Die Berechnung der mit Bescheid vom 15. Januar 2015 geltend gemachten Erstattungsforderung war geringfügig fehlerhaft, dies jedoch nur teilweise zum Nachteil der Klägerinnen: Der Beklagte hat der Klägerin zu 1. im streitigen Zeitraum aufgrund des vorläufigen Bescheids vom 16. April 2010 insgesamt 2340,90 EUR ausgezahlt. Aufgrund des Änderungsbescheids vom 8. November 2010 wurden an die Klägerin zu 1. noch 74,76 EUR nachgezahlt, so dass sie im streitigen Zeitraum insgesamt 2415,66 EUR erhalten hat. Da ihr nach der - von den Klägerinnen ausdrücklich nicht infrage gestellten und nach Aktenlage auch nicht zu beanstandenden - Berechnung im endgültigen Bescheid vom 15. Januar 2015 im streitigen Zeitraum tatsächlich nur 1060,76 EUR zugestanden haben, hat sie 1354,90 EUR zu viel erhalten. Soweit der Beklagte insoweit unrichtig 8,08 EUR zu wenig, nämlich nur 1346,82 EUR von der Klägerin zu 1. zurückgefordert hat, verbleibt es zur Vermeidung einer auch im Berufungsverfahren unzulässigen reformatio in peius (Leitherer in Meyer-Ladewig/Keller/Leitherer/Schmidt, 12. Aufl., vor § 143 SGG, Rn. 17) bei der zum Vorteil der Klägerin zu 1. fehlerhaften Berechnung. Der Beklagte hat der Klägerin zu 2. im streitigen Zeitraum aufgrund des vorläufigen Bescheids vom 16. April 2010 insgesamt 804,90 EUR ausgezahlt. Aufgrund des Änderungsbescheids vom 8. November 2010 wurden an die Klägerin zu 2. noch 74,76 EUR nachgezahlt, so dass sie im streitigen Zeitraum insgesamt 879,66 EUR erhalten hat. Da ihr nach der - von den Klägerinnen ausdrücklich nicht infrage gestellten und nach Aktenlage auch nicht zu beanstandenden - Berechnung im endgültigen Bescheid vom 15. Januar 2015 im streitigen Zeitraum tatsächlich nur 386,90 EUR zugestanden haben, hat sie 492,76 EUR zu viel erhalten.
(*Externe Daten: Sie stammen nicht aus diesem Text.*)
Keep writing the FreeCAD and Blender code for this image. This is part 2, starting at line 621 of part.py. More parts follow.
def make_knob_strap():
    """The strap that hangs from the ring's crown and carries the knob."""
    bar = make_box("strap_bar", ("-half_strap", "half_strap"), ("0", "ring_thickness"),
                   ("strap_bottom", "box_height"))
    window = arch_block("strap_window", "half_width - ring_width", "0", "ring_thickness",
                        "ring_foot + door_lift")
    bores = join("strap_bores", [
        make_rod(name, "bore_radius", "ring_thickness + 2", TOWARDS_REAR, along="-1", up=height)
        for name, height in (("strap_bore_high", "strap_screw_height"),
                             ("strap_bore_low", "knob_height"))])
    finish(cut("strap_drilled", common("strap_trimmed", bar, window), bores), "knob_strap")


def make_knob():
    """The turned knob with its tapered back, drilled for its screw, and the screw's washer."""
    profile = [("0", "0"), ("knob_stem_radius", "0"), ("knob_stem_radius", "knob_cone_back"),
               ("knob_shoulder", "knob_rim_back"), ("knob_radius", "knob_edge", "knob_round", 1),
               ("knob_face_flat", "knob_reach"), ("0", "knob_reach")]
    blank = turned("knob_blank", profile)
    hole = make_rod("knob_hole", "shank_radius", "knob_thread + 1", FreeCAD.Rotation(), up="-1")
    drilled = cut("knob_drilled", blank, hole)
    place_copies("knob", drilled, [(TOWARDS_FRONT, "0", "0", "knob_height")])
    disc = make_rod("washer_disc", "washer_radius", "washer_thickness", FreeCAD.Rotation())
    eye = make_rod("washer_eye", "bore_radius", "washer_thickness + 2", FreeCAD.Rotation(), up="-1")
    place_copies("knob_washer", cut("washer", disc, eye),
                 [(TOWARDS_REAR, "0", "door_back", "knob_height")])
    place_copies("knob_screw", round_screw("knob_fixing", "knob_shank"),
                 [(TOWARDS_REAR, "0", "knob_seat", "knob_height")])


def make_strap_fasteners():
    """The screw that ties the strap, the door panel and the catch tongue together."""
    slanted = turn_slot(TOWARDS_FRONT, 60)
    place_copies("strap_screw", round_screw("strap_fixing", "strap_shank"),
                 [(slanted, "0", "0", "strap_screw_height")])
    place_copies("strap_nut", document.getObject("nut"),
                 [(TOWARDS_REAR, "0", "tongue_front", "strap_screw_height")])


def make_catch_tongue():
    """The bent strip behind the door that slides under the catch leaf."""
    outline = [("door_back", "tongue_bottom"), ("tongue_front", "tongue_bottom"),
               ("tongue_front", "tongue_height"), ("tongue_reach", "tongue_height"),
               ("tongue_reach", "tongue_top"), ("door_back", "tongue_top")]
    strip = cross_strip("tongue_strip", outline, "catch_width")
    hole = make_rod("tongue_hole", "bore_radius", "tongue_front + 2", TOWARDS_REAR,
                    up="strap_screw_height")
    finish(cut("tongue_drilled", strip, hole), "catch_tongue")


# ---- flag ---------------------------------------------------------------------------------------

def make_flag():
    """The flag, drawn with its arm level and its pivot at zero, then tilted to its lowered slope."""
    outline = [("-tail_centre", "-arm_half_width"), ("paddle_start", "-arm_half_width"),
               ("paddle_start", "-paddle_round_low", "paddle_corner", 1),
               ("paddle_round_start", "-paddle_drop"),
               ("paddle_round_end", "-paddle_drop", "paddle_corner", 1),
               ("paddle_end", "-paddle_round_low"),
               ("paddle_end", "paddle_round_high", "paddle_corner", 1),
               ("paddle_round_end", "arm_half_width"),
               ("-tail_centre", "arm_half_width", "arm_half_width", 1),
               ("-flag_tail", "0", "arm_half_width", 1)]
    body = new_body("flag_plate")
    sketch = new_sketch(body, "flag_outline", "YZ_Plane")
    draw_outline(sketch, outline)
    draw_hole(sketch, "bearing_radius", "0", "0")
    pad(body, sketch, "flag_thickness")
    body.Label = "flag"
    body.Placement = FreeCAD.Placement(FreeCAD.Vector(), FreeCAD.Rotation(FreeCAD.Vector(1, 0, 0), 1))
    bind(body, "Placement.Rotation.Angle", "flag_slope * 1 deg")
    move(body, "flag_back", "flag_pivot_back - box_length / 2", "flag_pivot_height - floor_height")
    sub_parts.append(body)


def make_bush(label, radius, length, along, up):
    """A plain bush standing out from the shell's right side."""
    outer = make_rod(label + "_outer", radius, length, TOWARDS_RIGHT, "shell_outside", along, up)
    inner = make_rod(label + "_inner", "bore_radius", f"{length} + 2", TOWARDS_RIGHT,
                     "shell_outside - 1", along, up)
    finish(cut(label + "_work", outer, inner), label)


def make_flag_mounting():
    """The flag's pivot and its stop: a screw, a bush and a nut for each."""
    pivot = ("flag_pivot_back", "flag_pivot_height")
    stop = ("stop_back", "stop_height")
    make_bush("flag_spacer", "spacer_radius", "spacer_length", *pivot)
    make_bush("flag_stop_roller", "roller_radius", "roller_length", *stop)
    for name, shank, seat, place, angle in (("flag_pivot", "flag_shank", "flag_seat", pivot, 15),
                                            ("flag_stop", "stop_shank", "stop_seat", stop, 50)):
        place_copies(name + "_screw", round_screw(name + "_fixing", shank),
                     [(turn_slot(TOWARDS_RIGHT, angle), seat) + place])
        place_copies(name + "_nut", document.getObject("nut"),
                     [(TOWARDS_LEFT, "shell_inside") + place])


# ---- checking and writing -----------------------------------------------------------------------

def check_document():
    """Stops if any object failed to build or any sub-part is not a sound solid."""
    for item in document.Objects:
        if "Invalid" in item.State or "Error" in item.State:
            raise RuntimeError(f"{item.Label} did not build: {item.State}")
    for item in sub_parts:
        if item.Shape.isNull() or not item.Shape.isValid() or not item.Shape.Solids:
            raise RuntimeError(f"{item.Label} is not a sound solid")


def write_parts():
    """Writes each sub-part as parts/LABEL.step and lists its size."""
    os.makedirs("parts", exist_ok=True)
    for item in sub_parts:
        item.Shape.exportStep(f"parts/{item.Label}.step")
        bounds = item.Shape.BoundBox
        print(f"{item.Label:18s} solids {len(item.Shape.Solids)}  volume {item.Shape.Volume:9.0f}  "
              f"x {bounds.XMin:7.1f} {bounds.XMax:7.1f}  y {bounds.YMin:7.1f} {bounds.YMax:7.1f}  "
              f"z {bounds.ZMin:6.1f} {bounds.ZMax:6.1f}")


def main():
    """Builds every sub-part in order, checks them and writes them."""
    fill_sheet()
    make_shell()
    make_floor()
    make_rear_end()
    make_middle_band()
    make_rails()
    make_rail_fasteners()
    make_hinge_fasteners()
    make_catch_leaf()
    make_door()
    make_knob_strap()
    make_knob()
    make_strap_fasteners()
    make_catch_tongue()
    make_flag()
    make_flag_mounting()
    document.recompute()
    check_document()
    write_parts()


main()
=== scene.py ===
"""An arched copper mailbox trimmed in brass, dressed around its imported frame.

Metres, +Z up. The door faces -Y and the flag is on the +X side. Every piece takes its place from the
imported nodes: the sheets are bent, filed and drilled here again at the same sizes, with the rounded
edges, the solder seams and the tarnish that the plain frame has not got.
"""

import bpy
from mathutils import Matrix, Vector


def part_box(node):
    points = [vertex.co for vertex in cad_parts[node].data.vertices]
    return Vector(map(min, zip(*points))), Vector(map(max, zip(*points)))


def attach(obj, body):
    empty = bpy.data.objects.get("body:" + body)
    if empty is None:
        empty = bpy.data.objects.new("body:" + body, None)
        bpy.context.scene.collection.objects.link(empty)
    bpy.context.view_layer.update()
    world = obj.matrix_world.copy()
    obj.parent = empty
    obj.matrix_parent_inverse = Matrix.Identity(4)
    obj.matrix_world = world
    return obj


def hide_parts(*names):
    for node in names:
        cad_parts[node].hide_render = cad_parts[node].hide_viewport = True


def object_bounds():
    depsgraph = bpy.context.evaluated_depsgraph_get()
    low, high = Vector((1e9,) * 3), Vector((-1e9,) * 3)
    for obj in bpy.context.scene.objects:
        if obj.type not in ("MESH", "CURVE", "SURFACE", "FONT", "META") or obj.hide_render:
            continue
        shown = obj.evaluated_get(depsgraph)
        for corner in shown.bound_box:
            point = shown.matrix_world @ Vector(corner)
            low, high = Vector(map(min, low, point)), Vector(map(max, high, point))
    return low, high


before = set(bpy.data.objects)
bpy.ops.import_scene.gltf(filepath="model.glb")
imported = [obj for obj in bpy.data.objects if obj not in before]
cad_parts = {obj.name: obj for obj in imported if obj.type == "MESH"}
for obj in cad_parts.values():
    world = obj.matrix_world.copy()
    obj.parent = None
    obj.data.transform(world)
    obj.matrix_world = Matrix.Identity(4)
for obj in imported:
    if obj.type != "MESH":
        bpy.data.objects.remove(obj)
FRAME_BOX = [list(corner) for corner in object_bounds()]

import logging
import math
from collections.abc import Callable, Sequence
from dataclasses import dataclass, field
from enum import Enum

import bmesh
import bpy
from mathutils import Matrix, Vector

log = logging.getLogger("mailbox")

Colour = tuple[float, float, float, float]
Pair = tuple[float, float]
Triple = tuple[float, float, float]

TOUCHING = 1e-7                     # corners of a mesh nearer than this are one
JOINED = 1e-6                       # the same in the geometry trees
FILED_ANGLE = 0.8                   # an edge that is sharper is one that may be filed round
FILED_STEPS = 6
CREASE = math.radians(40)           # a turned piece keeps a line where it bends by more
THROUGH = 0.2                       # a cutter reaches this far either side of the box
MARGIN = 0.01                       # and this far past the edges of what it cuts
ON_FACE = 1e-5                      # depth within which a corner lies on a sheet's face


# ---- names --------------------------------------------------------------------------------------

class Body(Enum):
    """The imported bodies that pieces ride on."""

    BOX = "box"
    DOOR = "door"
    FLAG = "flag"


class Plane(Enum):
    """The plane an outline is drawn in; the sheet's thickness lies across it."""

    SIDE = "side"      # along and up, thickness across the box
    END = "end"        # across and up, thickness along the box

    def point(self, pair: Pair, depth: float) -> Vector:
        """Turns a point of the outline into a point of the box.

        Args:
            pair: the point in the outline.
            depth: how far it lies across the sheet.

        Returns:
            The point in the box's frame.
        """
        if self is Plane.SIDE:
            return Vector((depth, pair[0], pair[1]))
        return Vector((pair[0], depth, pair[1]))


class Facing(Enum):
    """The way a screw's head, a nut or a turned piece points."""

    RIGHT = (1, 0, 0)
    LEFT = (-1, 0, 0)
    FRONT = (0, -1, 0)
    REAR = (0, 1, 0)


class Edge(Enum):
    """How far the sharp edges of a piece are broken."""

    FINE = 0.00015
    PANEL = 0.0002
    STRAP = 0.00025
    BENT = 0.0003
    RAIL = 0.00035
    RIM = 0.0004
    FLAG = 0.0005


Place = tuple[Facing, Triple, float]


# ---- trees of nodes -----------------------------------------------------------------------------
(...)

Soweit der Beklagte mit Bescheid vom 15. Januar 2015 betreffend die Klägerin zu 2. den um 16,22 EUR zu hohen Betrag von 508,98 EUR zurückgefordert hat, ist dies rechtswidrig und verletzt die Klägerin zu 2. in ihren Rechten. Auf die Berufung waren daher das Urteil des SG sowie der Bescheid vom 15. Januar 2015 in der Gestalt des Widerspruchsbescheids vom 12. Mai 2015 insoweit aufzuheben, als die die Klägerin zu 2. betreffende Erstattungsforderung den Betrag von 492,76 EUR übersteigt.

Da das SG im Übrigen zu Recht die Klage abgewiesen hat, weist der Senat im Übrigen die Berufung zurück.

Die Kostenentscheidung beruht auf § 193 SGG. Im Rahmen des dem Senat nach § 193 SGG eingeräumten Ermessens war für den Senat maßgeblich, dass die Klägerinnen mit der Rechtsverfolgung im Wesentlichen ohne Erfolg geblieben sind und der Beklagte keinen Anlass zur Klageerhebung gegeben hat. Das äußerst geringe Obsiegen der Klägerin zu 2. führt nicht dazu, dass dem Beklagten anteilig eine Kostenübernahme aufzuerlegen wären. Der Senat hält es auch im Falle einer Zurückweisung des Rechtsmittels für erforderlich, nicht nur über die Kosten des Rechtsmittelverfahrens zu entscheiden, sondern auch über die Kosten der vorausgehenden Instanz (so Lüdtke, Kommentar zum SGG, 4. Aufl., § 193 SGG Rdnr. 8; erkennender Senat, Urteil vom 19. November 2013, L 13 R 1662/12, veröffentlicht in Juris; a.A. Meyer-Ladewig/Keller/Leitherer, Kommentar zum SGG, 12. Auflage, § 193 SGG Rdnr. 2a; Hintz/Lowe, Kommentar zum SGG, § 193 SGG Rdnr. 11; Jansen, Kommentar zum SGG, 4. Auflage, § 193 SGG Rdnr. 4).

Die Voraussetzungen für eine Zulassung der Revision liegen nicht vor.